When should I trim my crape myrtle in Wilmington NC? Late winter — February — is the ideal time. Crape myrtles bloom on new growth, so pruning before spring growth begins sets up the strongest summer bloom. Avoid summer pruning (removes the wood about to bloom) and fall pruning (stimulates tender growth before winter). Light cleanup of dead or stray branches can happen anytime.

How much does crape myrtle trimming cost in Wilmington NC? Crape myrtle (crepe myrtle) trimming runs $100–$200 for small trees, $175–$300 for medium trees, and $300–$600 for large or multiple trees. Annual maintenance visits run $100–$250. It's one of the most affordable tree services in the Cape Fear market and one of the highest-value for the health and appearance of the tree.

What is crape murder and how do I avoid it? "Crape murder" is topping a crape myrtle — cutting every branch to the same height, leaving knuckled stumps. It destroys the natural form, forces weak floppy regrowth, gets uglier every year, and doesn't control size long-term. Avoid it by pruning selectively: remove crossing branches, interior clutter, and basal suckers while preserving the natural vase shape. Never cut to uniform stubs.

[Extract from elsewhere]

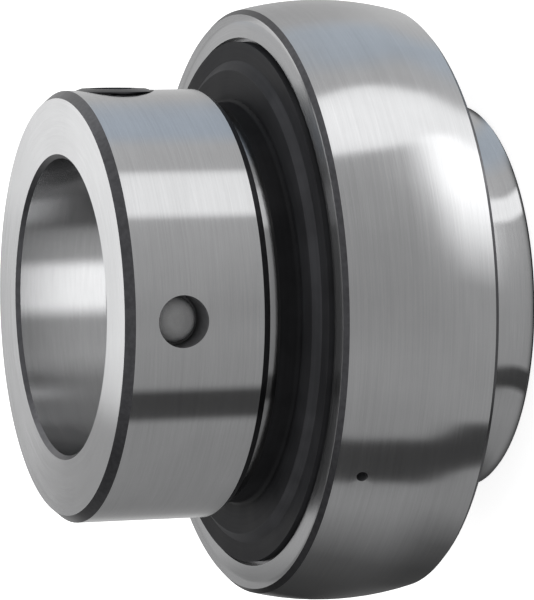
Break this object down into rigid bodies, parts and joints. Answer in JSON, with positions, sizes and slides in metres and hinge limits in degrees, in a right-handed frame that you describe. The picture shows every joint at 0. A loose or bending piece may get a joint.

Can a crape myrtle that's been topped be saved? Usually yes. Restorative pruning over one to two seasons — selecting the strongest shoots from each knuckle and removing the rest — gradually rebuilds a natural form. If the tree is too far gone or unwanted, removal and replanting with a properly sized variety is a reasonable alternative.

Is it crape myrtle or crepe myrtle? Both spellings are correct and refer to the same flowering tree (genus Lagerstroemia). "Crape myrtle" is more common in horticultural and southern US usage; "crepe myrtle" is also widely used throughout Wilmington and the Cape Fear region.